● Exercise
Reproduce every entry exactly as shown.

● Provided records
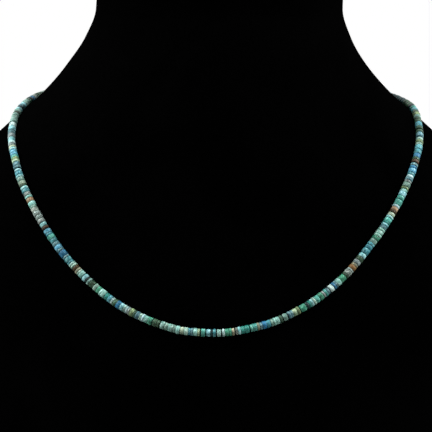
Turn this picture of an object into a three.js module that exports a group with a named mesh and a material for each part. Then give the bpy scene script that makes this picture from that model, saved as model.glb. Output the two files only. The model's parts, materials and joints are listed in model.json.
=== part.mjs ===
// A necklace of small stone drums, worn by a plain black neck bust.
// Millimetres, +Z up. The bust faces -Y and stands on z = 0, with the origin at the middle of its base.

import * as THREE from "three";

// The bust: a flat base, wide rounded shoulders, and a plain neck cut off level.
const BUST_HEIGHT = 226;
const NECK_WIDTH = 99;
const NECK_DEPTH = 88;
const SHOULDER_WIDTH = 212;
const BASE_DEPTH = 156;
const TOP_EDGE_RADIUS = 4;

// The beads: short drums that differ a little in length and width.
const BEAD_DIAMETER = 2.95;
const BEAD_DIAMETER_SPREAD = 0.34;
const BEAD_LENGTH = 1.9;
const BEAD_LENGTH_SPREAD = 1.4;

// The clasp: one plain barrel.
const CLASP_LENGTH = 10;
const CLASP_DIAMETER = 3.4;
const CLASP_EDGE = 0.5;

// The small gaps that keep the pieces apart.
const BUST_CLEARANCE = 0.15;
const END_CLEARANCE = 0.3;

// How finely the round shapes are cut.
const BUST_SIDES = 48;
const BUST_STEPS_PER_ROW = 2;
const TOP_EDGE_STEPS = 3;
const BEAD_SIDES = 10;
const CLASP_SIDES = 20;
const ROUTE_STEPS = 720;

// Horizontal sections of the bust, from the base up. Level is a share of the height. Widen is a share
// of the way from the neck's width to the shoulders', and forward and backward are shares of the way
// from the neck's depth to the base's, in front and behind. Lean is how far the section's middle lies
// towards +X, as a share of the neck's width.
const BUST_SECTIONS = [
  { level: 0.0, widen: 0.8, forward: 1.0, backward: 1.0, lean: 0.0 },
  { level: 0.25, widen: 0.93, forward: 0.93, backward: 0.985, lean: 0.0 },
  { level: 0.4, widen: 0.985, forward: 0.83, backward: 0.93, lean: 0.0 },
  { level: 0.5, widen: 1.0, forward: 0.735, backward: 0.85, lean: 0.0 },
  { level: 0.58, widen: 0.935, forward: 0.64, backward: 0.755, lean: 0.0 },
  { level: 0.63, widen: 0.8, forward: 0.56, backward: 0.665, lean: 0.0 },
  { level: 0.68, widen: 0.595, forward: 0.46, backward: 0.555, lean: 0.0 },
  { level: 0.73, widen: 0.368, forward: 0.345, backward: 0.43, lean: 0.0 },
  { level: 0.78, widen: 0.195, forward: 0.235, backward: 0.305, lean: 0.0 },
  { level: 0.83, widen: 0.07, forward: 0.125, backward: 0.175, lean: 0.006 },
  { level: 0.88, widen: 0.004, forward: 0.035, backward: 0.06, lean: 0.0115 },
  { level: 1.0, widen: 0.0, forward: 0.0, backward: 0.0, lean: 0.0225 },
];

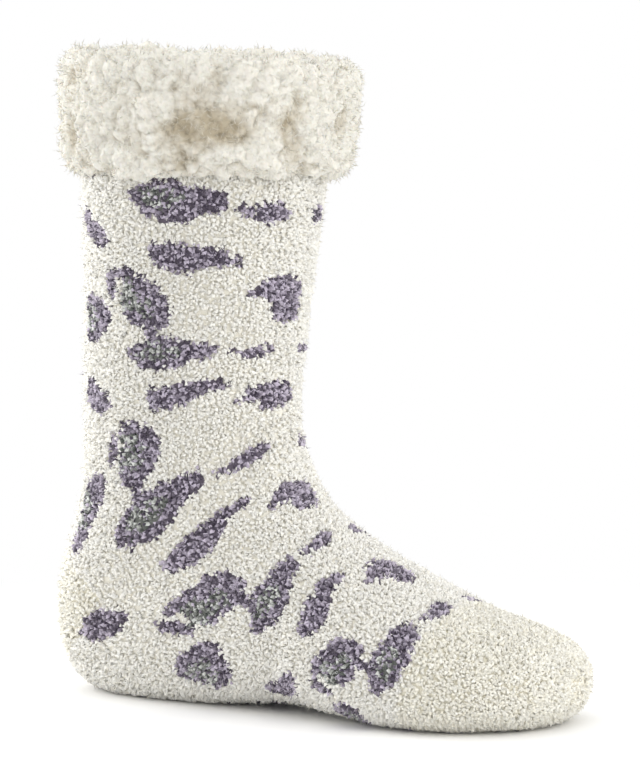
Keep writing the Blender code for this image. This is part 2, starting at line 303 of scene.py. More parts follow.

● Solution to this task
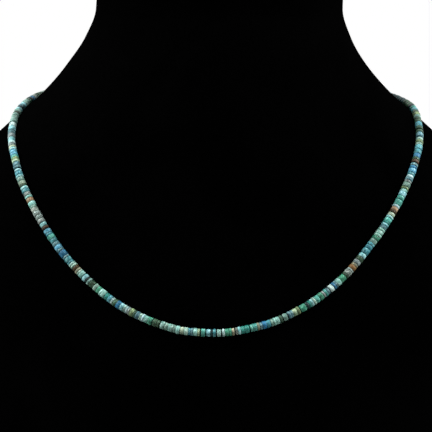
Turn this picture of an object into a three.js module that exports a group with a named mesh and a material for each part. Then give the bpy scene script that makes this picture from that model, saved as model.glb. Output the two files only. The model's parts, materials and joints are listed in model.json.
=== part.mjs ===
// A necklace of small stone drums, worn by a plain black neck bust.
// Millimetres, +Z up. The bust faces -Y and stands on z = 0, with the origin at the middle of its base.

import * as THREE from "three";

// The bust: a flat base, wide rounded shoulders, and a plain neck cut off level.
const BUST_HEIGHT = 226;
const NECK_WIDTH = 99;
const NECK_DEPTH = 88;
const SHOULDER_WIDTH = 212;
const BASE_DEPTH = 156;
const TOP_EDGE_RADIUS = 4;

// The beads: short drums that differ a little in length and width.
const BEAD_DIAMETER = 2.95;
const BEAD_DIAMETER_SPREAD = 0.34;
const BEAD_LENGTH = 1.9;
const BEAD_LENGTH_SPREAD = 1.4;

// The clasp: one plain barrel.
const CLASP_LENGTH = 10;
const CLASP_DIAMETER = 3.4;
const CLASP_EDGE = 0.5;

// The small gaps that keep the pieces apart.
const BUST_CLEARANCE = 0.15;
const END_CLEARANCE = 0.3;

// How finely the round shapes are cut.
const BUST_SIDES = 48;
const BUST_STEPS_PER_ROW = 2;
const TOP_EDGE_STEPS = 3;
const BEAD_SIDES = 10;
const CLASP_SIDES = 20;
const ROUTE_STEPS = 720;

// Horizontal sections of the bust, from the base up. Level is a share of the height. Widen is a share
// of the way from the neck's width to the shoulders', and forward and backward are shares of the way
// from the neck's depth to the base's, in front and behind. Lean is how far the section's middle lies
// towards +X, as a share of the neck's width.
const BUST_SECTIONS = [
  { level: 0.0, widen: 0.8, forward: 1.0, backward: 1.0, lean: 0.0 },
  { level: 0.25, widen: 0.93, forward: 0.93, backward: 0.985, lean: 0.0 },
  { level: 0.4, widen: 0.985, forward: 0.83, backward: 0.93, lean: 0.0 },
  { level: 0.5, widen: 1.0, forward: 0.735, backward: 0.85, lean: 0.0 },
  { level: 0.58, widen: 0.935, forward: 0.64, backward: 0.755, lean: 0.0 },
  { level: 0.63, widen: 0.8, forward: 0.56, backward: 0.665, lean: 0.0 },
  { level: 0.68, widen: 0.595, forward: 0.46, backward: 0.555, lean: 0.0 },
  { level: 0.73, widen: 0.368, forward: 0.345, backward: 0.43, lean: 0.0 },
  { level: 0.78, widen: 0.195, forward: 0.235, backward: 0.305, lean: 0.0 },
  { level: 0.83, widen: 0.07, forward: 0.125, backward: 0.175, lean: 0.006 },
  { level: 0.88, widen: 0.004, forward: 0.035, backward: 0.06, lean: 0.0115 },
  { level: 1.0, widen: 0.0, forward: 0.0, backward: 0.0, lean: 0.0225 },
];

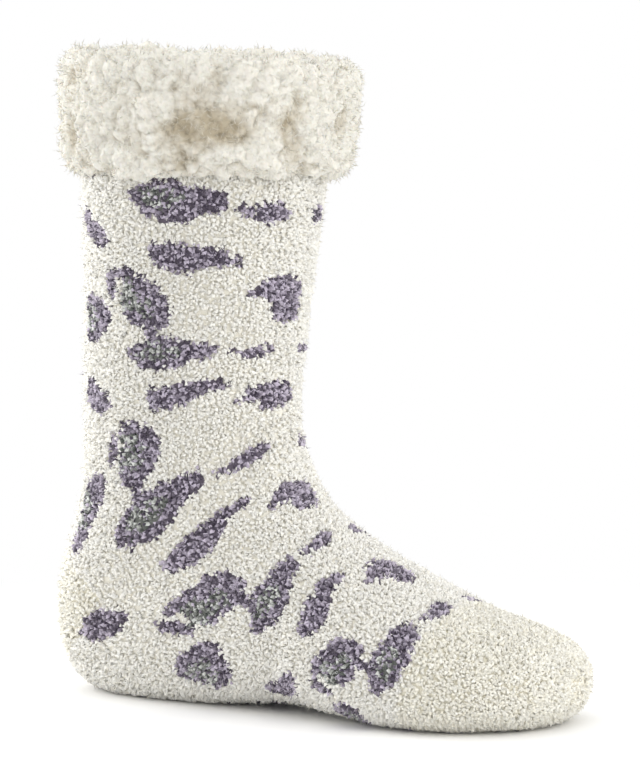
Keep writing the Blender code for this image. This is part 2, starting at line 303 of scene.py. More parts follow.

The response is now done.